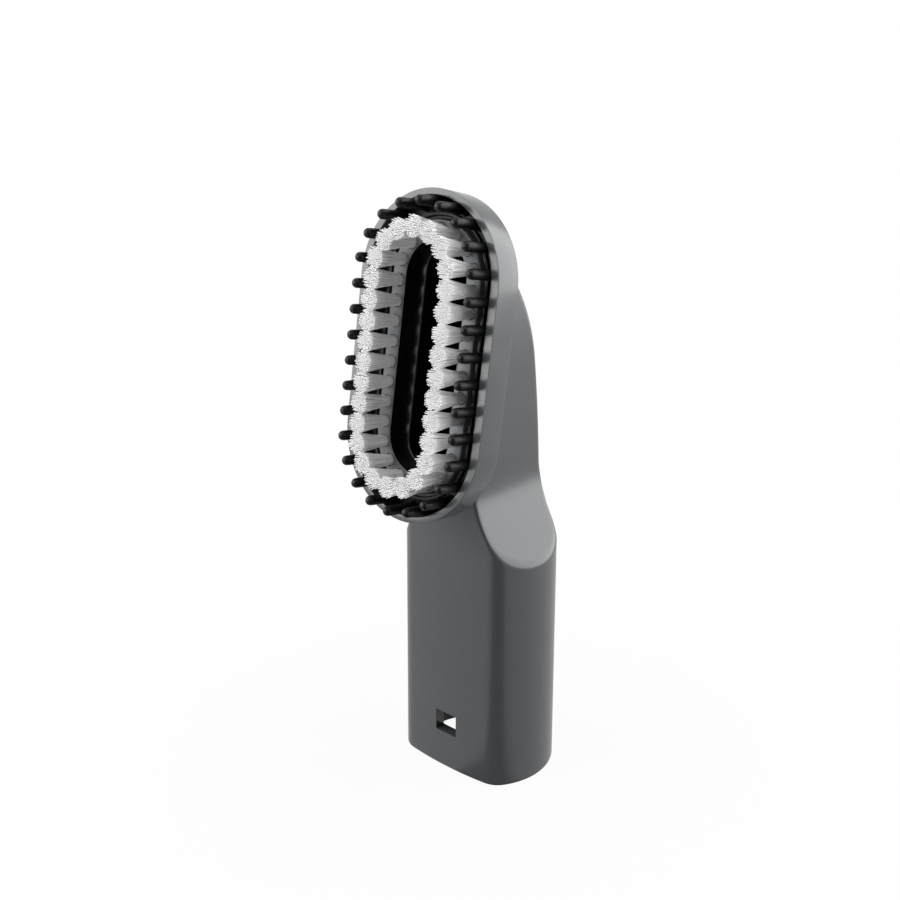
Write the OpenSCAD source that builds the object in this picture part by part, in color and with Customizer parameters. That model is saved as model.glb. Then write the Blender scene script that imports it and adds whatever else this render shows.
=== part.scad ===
// Dusting brush for a hand vacuum: a socket with a hollow neck, a tilted head frame,
// a ring plate of nylon tufts round the suction slot, and a rubber ring of nubs.
// X is the width, -Y the side the bristles face, +Z up, and the origin is the centre
// of the socket mouth. All sizes are in millimetres.

/* [Socket] */
// Width of the socket, over the two narrow sides
socket_w = 39.6; // [34:0.2:52]
// Depth of the socket, over the two wide sides
socket_d = 27.2; // [24:0.2:34]
// Radius of the round corners of the socket
corner_r = 6.2; // [5.6:0.1:8]
// Radius of the slightly bowed wide sides
wide_bow_r = 98; // [60:1:200]
// Radius of the strongly bowed narrow sides
end_bow_r = 18; // [17:0.5:24]
// Wall of the socket on its wide sides
socket_wall = 3.0; // [2:0.1:3.6]
// Wall of the socket on its narrow sides
socket_end_wall = 4.4; // [2.4:0.1:5]
// Depth that the nozzle of the vacuum goes into the socket
nozzle_reach = 46; // [36:0.5:54]
// Width of the inner ledge that stops the nozzle
stop_ledge = 1.0; // [0.6:0.1:1.4]

/* [Latch window] */
// Width of the window that the latch of the vacuum clicks into
latch_w = 6.8; // [5:0.1:10]
// Height of the latch window
latch_h = 5.9; // [5:0.1:9]
// Height of the lower edge of the latch window over the mouth
latch_z = 10.1; // [6:0.1:16]

/* [Neck] */
// Width of the neck behind the head
neck_w = 17.4; // [15:0.2:20]
// Wall of the neck
neck_wall = 2.2; // [1.6:0.1:2.6]
// Height where the scooped sides end and the neck is straight
scoop_z = 81; // [76:0.5:90]
// Radius of the scooped sides between socket and neck
scoop_r = 26; // [22:0.5:30]
// Radius of the round edge between scoop and socket side
scoop_edge_r = 3; // [2:0.1:5]
// Height where the back of the neck begins to curve forward
curve_z = 61.7; // [56:0.1:70]
// Radius of the lower, long curve of the back
long_curve_r = 330; // [240:5:420]
// Length of that long curve
long_curve_len = 45.7; // [38:0.1:52]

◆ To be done
Each line from the start of the listing above through the line containing "are in millimetres." should be copied exactly, please, with no other lines added.

◆ Answer below
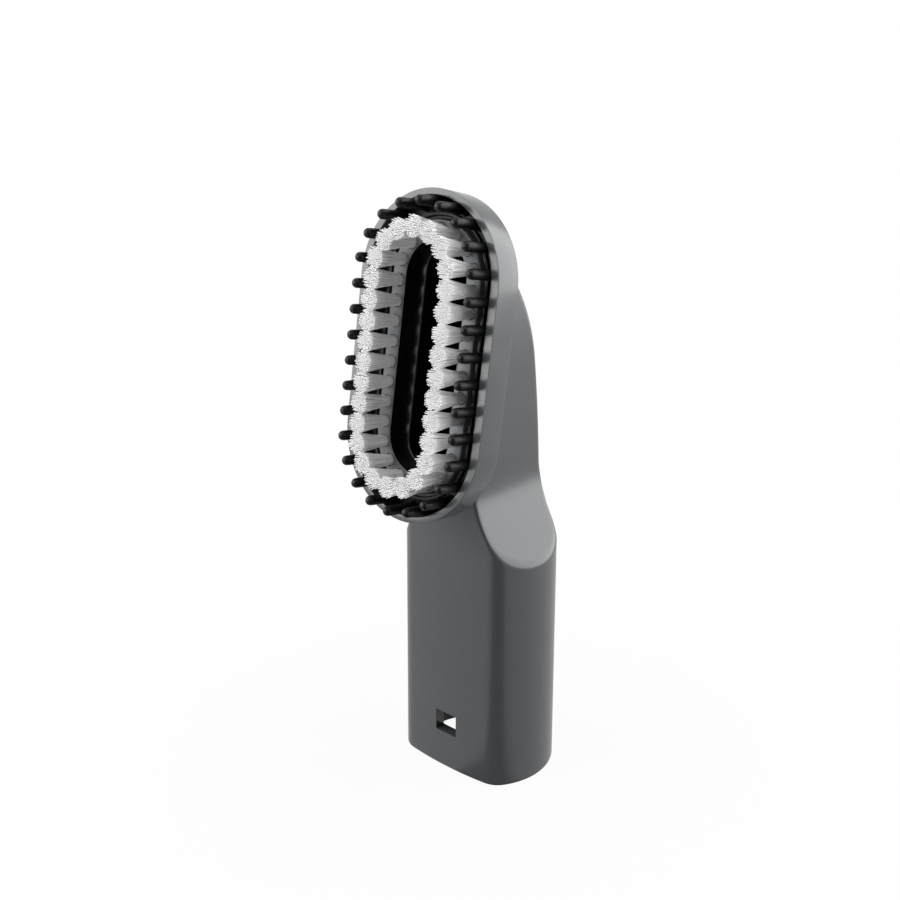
Write the OpenSCAD source that builds the object in this picture part by part, in color and with Customizer parameters. That model is saved as model.glb. Then write the Blender scene script that imports it and adds whatever else this render shows.
=== part.scad ===
// Dusting brush for a hand vacuum: a socket with a hollow neck, a tilted head frame,
// a ring plate of nylon tufts round the suction slot, and a rubber ring of nubs.
// X is the width, -Y the side the bristles face, +Z up, and the origin is the centre
// of the socket mouth. All sizes are in millimetres.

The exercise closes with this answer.